**Exercise goal:** Look through the entries below and extract exactly the lines from the one containing "Recreate this object" through the one containing "along its bedding.", ends included.

**The data:**
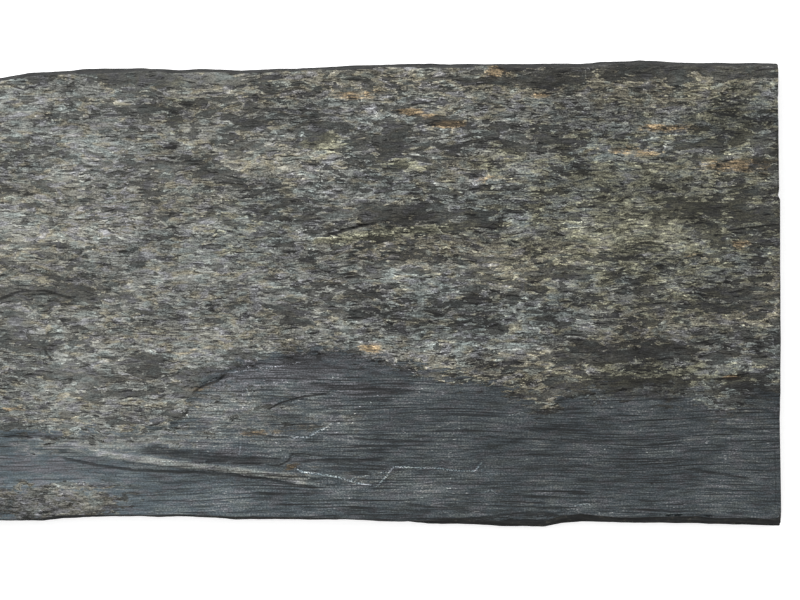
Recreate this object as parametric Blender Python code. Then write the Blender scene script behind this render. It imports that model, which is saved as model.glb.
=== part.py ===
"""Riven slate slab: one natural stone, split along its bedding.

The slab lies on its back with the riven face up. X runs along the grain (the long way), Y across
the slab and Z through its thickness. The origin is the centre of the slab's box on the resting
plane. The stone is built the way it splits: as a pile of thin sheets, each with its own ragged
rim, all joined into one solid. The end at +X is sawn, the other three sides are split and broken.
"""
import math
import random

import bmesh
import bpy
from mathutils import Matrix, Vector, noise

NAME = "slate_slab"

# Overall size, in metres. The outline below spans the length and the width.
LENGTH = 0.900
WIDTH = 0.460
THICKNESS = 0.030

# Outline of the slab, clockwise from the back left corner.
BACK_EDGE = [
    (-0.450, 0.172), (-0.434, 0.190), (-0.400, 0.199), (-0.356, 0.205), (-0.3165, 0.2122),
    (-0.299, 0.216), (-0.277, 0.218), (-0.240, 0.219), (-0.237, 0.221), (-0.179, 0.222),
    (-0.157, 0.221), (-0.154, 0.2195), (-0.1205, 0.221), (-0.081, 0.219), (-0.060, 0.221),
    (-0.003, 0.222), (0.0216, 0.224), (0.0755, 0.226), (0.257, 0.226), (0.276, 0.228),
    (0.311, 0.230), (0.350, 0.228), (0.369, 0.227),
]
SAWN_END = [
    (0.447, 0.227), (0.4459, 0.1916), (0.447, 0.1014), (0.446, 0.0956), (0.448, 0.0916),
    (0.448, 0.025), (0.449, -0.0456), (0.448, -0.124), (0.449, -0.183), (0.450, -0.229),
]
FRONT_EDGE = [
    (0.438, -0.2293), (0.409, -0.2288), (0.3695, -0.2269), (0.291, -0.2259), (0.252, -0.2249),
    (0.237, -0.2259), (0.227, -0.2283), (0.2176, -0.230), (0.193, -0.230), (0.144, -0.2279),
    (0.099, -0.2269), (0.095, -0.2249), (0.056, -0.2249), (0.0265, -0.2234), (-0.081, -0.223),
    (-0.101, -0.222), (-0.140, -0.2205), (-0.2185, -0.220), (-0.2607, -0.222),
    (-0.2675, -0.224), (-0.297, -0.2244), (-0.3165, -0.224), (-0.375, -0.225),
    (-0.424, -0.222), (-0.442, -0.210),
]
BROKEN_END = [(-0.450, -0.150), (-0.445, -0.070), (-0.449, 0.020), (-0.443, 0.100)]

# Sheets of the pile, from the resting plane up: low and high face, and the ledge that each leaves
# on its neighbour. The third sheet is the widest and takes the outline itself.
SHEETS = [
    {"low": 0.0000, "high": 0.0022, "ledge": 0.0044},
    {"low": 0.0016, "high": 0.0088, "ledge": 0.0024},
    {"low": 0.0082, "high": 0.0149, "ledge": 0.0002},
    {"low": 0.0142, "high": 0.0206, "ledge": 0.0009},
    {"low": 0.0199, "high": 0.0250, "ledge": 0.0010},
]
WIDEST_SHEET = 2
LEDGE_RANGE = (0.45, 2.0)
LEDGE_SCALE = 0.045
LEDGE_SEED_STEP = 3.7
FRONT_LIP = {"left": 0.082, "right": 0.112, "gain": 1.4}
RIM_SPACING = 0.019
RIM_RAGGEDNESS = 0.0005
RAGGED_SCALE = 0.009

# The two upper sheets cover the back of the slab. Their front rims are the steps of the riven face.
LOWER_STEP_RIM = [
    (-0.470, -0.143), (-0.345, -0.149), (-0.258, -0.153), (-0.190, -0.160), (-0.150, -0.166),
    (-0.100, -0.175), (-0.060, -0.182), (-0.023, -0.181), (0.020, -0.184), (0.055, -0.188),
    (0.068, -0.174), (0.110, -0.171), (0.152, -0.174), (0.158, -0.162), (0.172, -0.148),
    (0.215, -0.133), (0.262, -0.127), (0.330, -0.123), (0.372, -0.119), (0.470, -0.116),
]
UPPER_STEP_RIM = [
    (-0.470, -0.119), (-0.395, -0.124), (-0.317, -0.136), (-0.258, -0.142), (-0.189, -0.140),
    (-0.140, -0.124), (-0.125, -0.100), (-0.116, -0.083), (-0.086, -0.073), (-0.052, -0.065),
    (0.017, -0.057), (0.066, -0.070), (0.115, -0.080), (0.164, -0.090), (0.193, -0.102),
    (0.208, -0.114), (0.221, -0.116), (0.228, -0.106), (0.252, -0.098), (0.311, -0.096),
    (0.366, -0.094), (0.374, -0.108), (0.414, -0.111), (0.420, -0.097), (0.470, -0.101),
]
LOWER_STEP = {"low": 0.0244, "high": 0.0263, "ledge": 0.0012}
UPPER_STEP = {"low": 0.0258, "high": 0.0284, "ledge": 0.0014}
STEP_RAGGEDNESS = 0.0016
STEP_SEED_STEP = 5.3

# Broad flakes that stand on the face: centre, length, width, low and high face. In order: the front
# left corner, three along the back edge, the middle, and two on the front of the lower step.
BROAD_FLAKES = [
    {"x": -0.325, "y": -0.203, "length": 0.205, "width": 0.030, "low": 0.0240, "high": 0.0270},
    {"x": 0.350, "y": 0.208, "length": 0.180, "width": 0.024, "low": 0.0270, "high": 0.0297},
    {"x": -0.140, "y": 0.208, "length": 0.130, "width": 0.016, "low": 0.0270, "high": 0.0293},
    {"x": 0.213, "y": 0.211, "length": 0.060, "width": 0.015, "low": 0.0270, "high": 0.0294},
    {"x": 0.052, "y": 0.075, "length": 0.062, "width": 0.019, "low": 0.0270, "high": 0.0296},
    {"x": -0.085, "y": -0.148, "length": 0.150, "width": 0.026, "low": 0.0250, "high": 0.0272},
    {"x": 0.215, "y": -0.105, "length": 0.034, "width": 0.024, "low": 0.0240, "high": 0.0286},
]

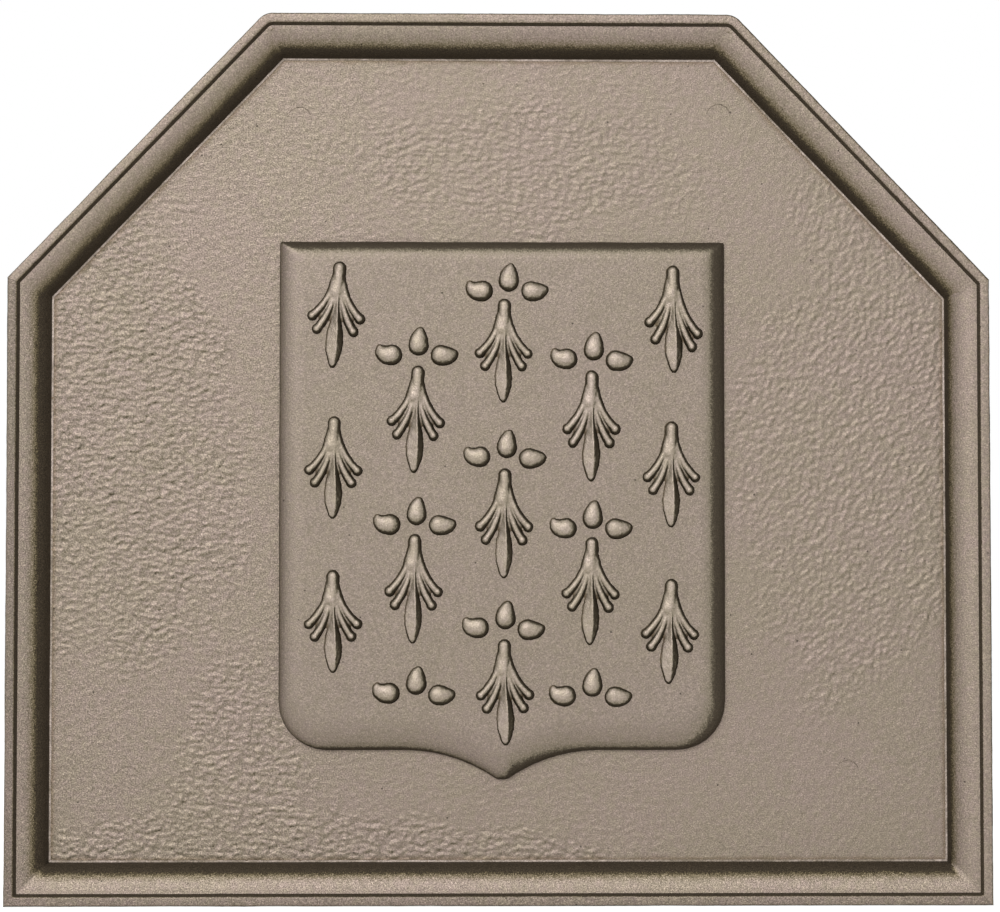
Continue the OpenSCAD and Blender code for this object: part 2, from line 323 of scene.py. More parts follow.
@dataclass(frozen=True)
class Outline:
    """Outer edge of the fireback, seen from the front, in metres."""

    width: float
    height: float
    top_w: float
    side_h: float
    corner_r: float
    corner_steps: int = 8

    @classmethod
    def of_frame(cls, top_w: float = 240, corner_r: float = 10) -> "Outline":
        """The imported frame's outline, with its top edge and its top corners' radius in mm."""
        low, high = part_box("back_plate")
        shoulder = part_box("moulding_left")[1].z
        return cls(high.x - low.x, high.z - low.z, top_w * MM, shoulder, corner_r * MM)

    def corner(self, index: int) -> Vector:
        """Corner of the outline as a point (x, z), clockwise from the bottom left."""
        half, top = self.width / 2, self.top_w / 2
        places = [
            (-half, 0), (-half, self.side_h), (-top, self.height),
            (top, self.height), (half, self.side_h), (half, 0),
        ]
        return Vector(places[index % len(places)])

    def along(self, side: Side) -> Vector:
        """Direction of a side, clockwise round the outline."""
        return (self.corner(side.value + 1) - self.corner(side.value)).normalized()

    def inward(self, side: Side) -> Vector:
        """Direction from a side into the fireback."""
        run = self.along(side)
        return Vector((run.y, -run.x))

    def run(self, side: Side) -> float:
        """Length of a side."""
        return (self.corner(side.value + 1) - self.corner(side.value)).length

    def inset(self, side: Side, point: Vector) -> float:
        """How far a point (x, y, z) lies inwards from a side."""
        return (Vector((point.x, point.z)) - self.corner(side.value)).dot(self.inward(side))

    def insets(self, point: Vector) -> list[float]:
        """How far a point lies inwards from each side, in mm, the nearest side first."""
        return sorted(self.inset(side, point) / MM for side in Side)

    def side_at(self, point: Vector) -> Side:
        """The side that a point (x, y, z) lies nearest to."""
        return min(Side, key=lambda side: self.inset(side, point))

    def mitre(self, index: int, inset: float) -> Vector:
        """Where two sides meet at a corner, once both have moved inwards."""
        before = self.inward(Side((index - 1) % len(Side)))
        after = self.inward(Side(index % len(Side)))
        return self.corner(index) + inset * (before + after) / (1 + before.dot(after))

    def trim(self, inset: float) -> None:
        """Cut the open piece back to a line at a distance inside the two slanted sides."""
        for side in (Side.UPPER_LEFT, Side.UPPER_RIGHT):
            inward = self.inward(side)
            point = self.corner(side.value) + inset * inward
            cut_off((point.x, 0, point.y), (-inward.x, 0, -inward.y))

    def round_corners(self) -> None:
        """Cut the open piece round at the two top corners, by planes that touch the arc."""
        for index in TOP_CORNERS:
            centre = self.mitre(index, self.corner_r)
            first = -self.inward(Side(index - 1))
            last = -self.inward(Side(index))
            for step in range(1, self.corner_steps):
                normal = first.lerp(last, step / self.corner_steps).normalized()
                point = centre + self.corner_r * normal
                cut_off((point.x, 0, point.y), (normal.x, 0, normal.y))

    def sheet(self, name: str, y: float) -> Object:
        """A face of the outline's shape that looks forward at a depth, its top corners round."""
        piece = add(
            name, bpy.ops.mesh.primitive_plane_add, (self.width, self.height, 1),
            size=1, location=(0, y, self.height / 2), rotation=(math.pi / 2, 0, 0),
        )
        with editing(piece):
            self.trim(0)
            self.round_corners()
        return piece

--

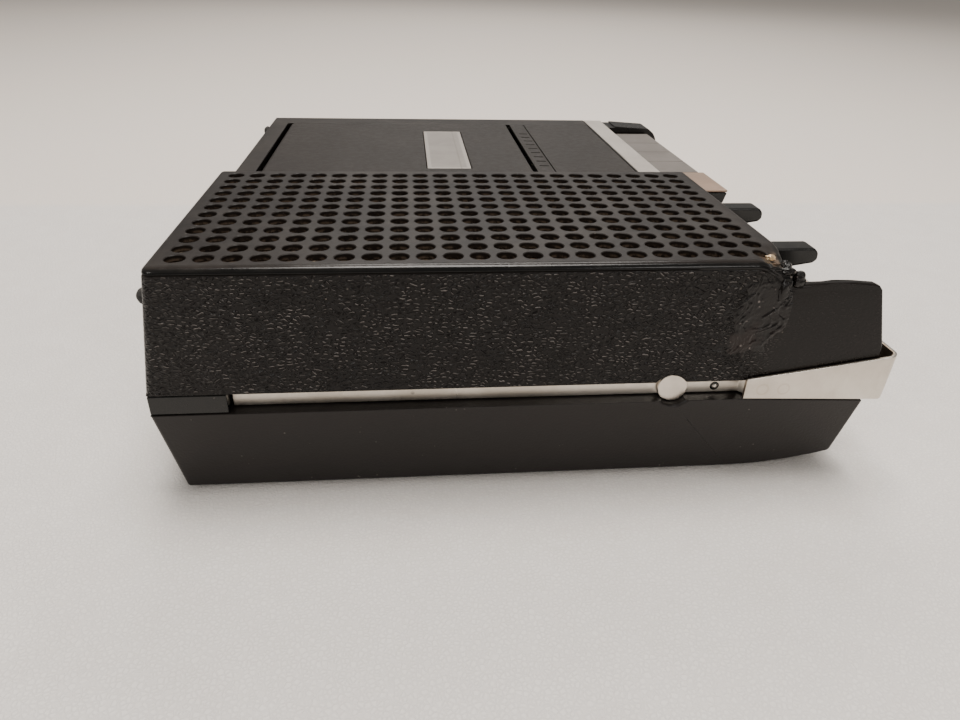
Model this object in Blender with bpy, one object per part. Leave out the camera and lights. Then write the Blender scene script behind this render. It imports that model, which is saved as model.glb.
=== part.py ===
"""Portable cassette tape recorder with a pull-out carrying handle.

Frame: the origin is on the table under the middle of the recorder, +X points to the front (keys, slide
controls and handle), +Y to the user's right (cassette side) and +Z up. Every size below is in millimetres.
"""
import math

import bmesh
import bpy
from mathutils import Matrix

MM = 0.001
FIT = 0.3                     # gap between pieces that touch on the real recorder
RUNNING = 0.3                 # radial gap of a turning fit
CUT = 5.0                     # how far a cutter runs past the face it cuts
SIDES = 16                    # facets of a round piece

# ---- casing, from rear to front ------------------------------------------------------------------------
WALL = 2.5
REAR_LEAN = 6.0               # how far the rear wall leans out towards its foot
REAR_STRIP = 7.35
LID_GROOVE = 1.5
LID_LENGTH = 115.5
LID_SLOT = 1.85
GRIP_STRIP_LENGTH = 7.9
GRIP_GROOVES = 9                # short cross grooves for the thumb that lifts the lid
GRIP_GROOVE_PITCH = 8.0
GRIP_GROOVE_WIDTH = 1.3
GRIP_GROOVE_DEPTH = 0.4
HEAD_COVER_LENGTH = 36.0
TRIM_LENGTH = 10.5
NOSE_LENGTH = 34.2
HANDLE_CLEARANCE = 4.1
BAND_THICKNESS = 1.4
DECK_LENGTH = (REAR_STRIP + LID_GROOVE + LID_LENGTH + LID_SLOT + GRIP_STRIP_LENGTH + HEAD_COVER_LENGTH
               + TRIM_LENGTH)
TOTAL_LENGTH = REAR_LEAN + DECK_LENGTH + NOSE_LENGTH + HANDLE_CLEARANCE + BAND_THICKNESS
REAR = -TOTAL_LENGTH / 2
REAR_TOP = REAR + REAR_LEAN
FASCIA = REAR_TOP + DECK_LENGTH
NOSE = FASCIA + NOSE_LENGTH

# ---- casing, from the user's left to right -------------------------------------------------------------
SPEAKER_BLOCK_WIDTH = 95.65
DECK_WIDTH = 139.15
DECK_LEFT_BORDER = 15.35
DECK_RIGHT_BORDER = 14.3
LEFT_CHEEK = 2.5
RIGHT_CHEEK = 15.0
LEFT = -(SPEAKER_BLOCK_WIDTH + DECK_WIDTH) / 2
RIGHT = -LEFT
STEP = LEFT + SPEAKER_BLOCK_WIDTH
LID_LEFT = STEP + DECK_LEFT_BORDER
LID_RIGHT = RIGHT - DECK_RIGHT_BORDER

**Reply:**
Recreate this object as parametric Blender Python code. Then write the Blender scene script behind this render. It imports that model, which is saved as model.glb.
=== part.py ===
"""Riven slate slab: one natural stone, split along its bedding.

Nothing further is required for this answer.